Skip site navigation (1)Skip section navigation (2)
Date:      Wed, 29 Jun 2016 17:58:05 +1000 (EST)
From:      Bruce Evans <brde@optusnet.com.au>
To:        Konstantin Belousov <kib@freebsd.org>
Cc:        src-committers@freebsd.org, svn-src-all@freebsd.org,  svn-src-head@freebsd.org
Subject:   Re: svn commit: r302251 - head/sys/kern
Message-ID:  <20160629154400.F968@besplex.bde.org>
In-Reply-To: <201606281642.u5SGge18061528@repo.freebsd.org>
References:  <201606281642.u5SGge18061528@repo.freebsd.org>

next in thread | previous in thread | raw e-mail | index | archive | help
On Tue, 28 Jun 2016, Konstantin Belousov wrote:

> Log:
>  Do not use Giant to prevent parallel calls to CLOCK_SETTIME().  Use
>  private mtx in resettodr(), no implementation of CLOCK_SETTIME() is
>  allowed to sleep.

Thanks.

As you know, clock locking is still quite broken.  The most obvious
bugs near here are now:
- settime() still begins with splclock().  This gave fewer bugs in
   clock locking when it last worked in FreeBSD-4.  Now it is just
   a hint that the clock locking has still not been converted to use
   mutexes.
- bitrot near the end of settime() removed the splx() that should
   be paired with the splclock().
- the locking should be stronger than mutexes (or splclock()) to
   minimise the delay between deciding to set the time and actually
   setting it.  The delay between making the decision in userland
   and acquiring a lock in the kernel is hard to control, so this
   would be better handled by another API, and often is by using
   the adjtime(x) API to apply a small adjustment.

   The only safe way to set an absolute time with POSIX APIs seems
   to be sometime like:
   - clock_gettime(CLOCK_MONOTONIC, &start)
   - clock_settime(CLOCK_REALTIME, &now)
   - clock_gettime(CLOCK_MONOTONIC, &finish)
   - loop doing this while 'finish' is too much later than 'start'.
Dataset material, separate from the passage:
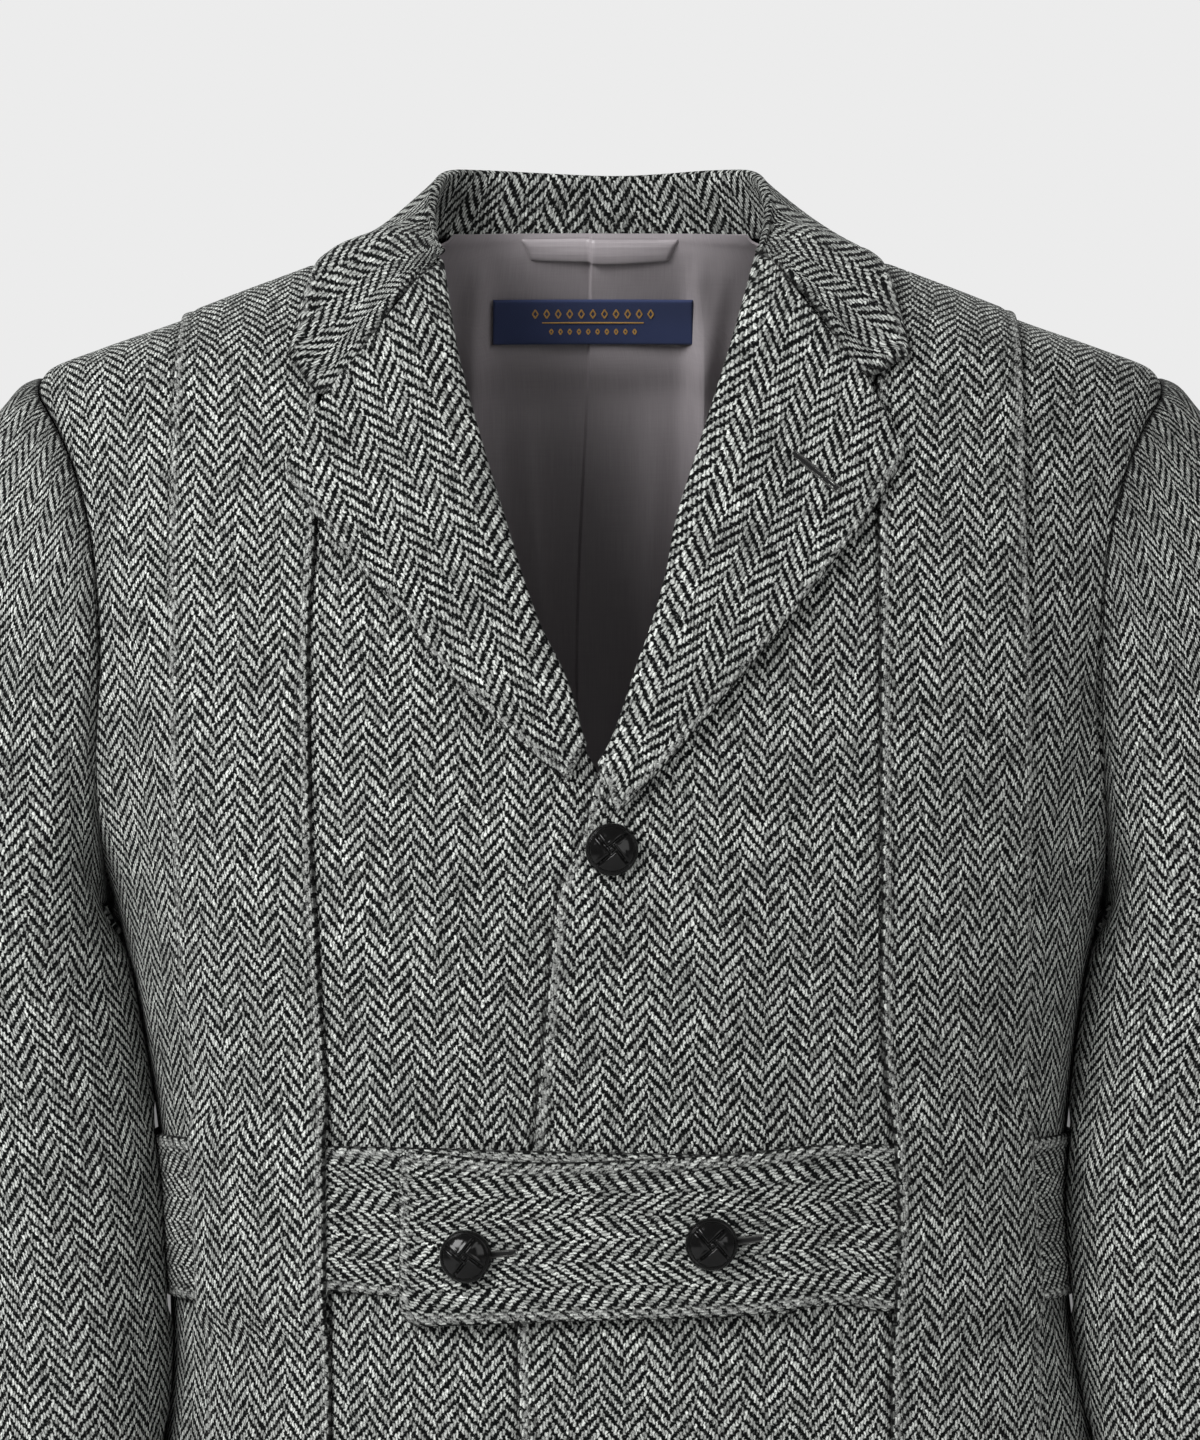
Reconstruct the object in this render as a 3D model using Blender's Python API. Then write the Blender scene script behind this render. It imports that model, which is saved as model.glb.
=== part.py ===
"""A norfolk jacket of herringbone tweed, filled out as if worn, with nobody in it.

Sizes are in metres. +X is the wearer's left, +Y their back, +Z up. The origin is where the wearer's shoulders
hold the jacket: midway between them, at the height of the neck.

The jacket's body is one form, a stack of rounded horizontal sections read from the table FORM. Each panel is
a patch of that form, and whatever lies on a panel (straps, belt, lapels, pockets) is made from the panel's own
points, moved out along the same normals. A hand of 1 is the wearer's left, -1 the wearer's right.
"""

import bisect
import math

import bmesh
import bpy
from mathutils import Vector

# Cloth
TWEED = 0.0022
BELT_CLOTH = 0.0026
LAPEL_CLOTH = 0.0026
COLLAR_CLOTH = 0.0020
LINING_CLOTH = 0.0010
LABEL_CLOTH = 0.0010
SEAM_GAP = 0.0003
LAY_GAP = 0.0004
BELT_GAP = 0.0008

# Roundness of the body's sections: 2 is an ellipse
POWER = 2.4

# The body's sections, from the hem to the neck
FORM = (
    # height, half_width, front_depth, back_depth, centre_x, centre_y
    (-0.730, 0.214, 0.128, 0.122, 0.012, 0.000),
    (-0.600, 0.205, 0.126, 0.114, 0.012, 0.000),
    (-0.487, 0.193, 0.122, 0.101, 0.012, 0.000),
    (-0.440, 0.187, 0.118, 0.095, 0.009, 0.000),
    (-0.395, 0.186, 0.117, 0.092, 0.006, 0.000),
    (-0.350, 0.190, 0.121, 0.095, 0.005, 0.000),
    (-0.305, 0.197, 0.127, 0.102, 0.004, 0.000),
    (-0.262, 0.206, 0.131, 0.108, 0.003, 0.000),
    (-0.190, 0.224, 0.128, 0.110, 0.000, 0.002),
    (-0.110, 0.236, 0.112, 0.104, 0.000, 0.004),
    (-0.060, 0.238, 0.093, 0.093, 0.000, 0.006),
    (-0.046, 0.230, 0.086, 0.087, 0.000, 0.007),
    (-0.037, 0.209, 0.080, 0.081, 0.000, 0.007),
    (-0.026, 0.178, 0.071, 0.075, 0.000, 0.008),
    (-0.016, 0.152, 0.062, 0.069, 0.000, 0.009),
    (-0.007, 0.128, 0.054, 0.062, 0.000, 0.010),
    (0.002, 0.105, 0.045, 0.054, 0.000, 0.011),
    (0.009, 0.087, 0.037, 0.049, 0.000, 0.011),
    (0.016, 0.070, 0.030, 0.045, 0.000, 0.012),
)
HALF_WIDTH, CENTRE_Y = 1, 5

# Heights of the panels' rows, from the hem to the underarm
HEM = -0.730
POCKET_TOP = -0.487
POCKET_BOTTOM = -0.670
POCKET_INSET = 0.12
BELT_BOTTOM = -0.4275
BELT_TOP = -0.3605
BELT_MIDDLE = (BELT_BOTTOM + BELT_TOP) / 2
UNDERARM = -0.262
LOWER_ROWS = (
    HEM, POCKET_BOTTOM, -0.610, -0.550, POCKET_TOP, -0.444,
    BELT_BOTTOM, BELT_MIDDLE, BELT_TOP, -0.345, -0.305, UNDERARM,
)

# The armhole is an ellipse seen from the side
SHOULDER_POINT = -0.048
ARMHOLE_ROWS = 9
ARMHOLE_CENTRE = (SHOULDER_POINT + UNDERARM) / 2
ARMHOLE_HALF_HEIGHT = (SHOULDER_POINT - UNDERARM) / 2
ARMHOLE_FRONT = 0.070
ARMHOLE_BACK = 0.076

# The neckline, as half widths and heights
NECK_POINT_X = 0.0895
NECK_POINT_HEIGHT = 0.008
BACK_NECK_HEIGHT = 0.012

# The front edge and roll line: x by height. The left front lies over the right one.
LEFT_EDGE = (
    # height, x
    (HEM, 0.002),
    (-0.700, -0.022),
    (-0.670, -0.031),
    (-0.474, -0.032),
    (-0.432, -0.033),
    (-0.358, -0.0266),
    (-0.311, -0.0218),
    (-0.273, -0.0186),
    (-0.258, -0.0162),
    (-0.240, -0.0083),
    (-0.2116, -0.0008),
    (-0.198, 0.0063),
    (-0.164, 0.0179),
    (-0.143, 0.0254),
    (-0.106, 0.0331),
    (-0.078, 0.0425),
    (-0.050, 0.0512),
    (-0.022, 0.0595),
    (0.000, 0.0648),
    (NECK_POINT_HEIGHT, NECK_POINT_X),
)
RIGHT_EDGE = (
    # height, x towards the wearer's right
    (HEM, 0.006),
    (-0.700, -0.014),
    (-0.670, -0.022),
    (-0.270, -0.022),
    (-0.245, -0.018),
    (-0.228, -0.008),
    (-0.2116, 0.0008),
    (-0.198, 0.0079),
    (-0.1795, 0.0127),
    (-0.149, 0.0270),
    (-0.106, 0.0407),
    (-0.072, 0.0510),
    (-0.033, 0.0608),
    (0.000, 0.0650),
    (NECK_POINT_HEIGHT, NECK_POINT_X),
)

# The straps' edges on the fronts and on the back: distance from the middle by height
STRAP_TOP_INNER = 0.113
STRAP_TOP_OUTER = 0.172
FRONT_STRAP = {
    1: (
        # height, inner_x, outer_x
        (HEM, 0.118, 0.180),
        (-0.474, 0.1161, 0.177),
        (-0.440, 0.1159, 0.1765),
        (-0.394, 0.1176, 0.1735),
        (-0.355, 0.1158, 0.1714),
        (-0.3025, 0.1115, 0.1733),
        (-0.199, 0.1114, 0.1732),
        (-0.095, 0.1110, 0.1710),
        (0.010, STRAP_TOP_INNER, STRAP_TOP_OUTER),
    ),
    -1: (
        (HEM, 0.111, 0.163),
        (-0.474, 0.1075, 0.159),
        (-0.420, 0.1081, 0.1600),
        (-0.357, 0.1083, 0.1630),
        (-0.296, 0.1111, 0.1680),
        (-0.230, 0.1145, 0.1710),
        (-0.160, 0.1159, 0.1728),
        (-0.110, 0.1133, 0.1735),
        (0.010, STRAP_TOP_INNER, STRAP_TOP_OUTER),
    ),
}
BACK_STRAP = (
    # height, inner_x, outer_x
    (HEM, 0.088, 0.146),
    (-0.487, 0.080, 0.137),
    (-0.394, 0.074, 0.129),
    (-0.262, 0.084, 0.143),
    (-0.110, 0.103, 0.163),
    (0.010, STRAP_TOP_INNER, STRAP_TOP_OUTER),
)
INNER, OUTER = 1, 2
STRAP_RISE = 0.0070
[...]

   My kernel code for reading (but not writing) does this, but without
   the loop (except it loops for an average of 0.5 seconds before
   starting to synchronize).  It just prints the difference finish -
   start.  Even though this is all at a low level, the difference is
   typically about 40 usec on a 2GHz i386 system (since reading the AT
   rtc registers is slow).

   A delay of 40 usec is too much using ntpd if you want closer to
   microseconds accuracy than milliseconds.  However, ntpd mostly
   uses adjtimex().

   The software part of setting the time can be much faster.  This
   requires ordering things carefully.  settime() now uses the
   reasonable order of tc_setclock() first.

   The AT rtc register only has a resolution and precision of 1 second,
   and sloppy programming gives it an accuracy of at most 1 second too.
   Uncontrolled delays in settime() don't matter compared with the
   larger sloppiness at lower levels.  My version fixes this for some
   cases, so that the rtc can be used to restore the software time to
   within ~40 microseconds after interrupts have been stopped by ddb.
   Similar methods would work for restoring the software time accurately
   enough to avoid steps in ntp after suspend/resume.

- settime() still does bogus Giant locking at the end (where it lost the
   splx()):

   X 	mtx_lock(&Giant);
   X 	tc_setclock(&ts);
   X 	resettodr();
   X 	mtx_unlock(&Giant);

   Giant locking for tc_setlock() is even less necessary and/or sufficient
   than it is for the resettodr().  Locking for tc_setclock() is more
   important than for the rtc, but it has no locking except for this
   Giant locking, and none of the variables accessed by it is locked by
   Giant.

- more below, with references to changes in this commit.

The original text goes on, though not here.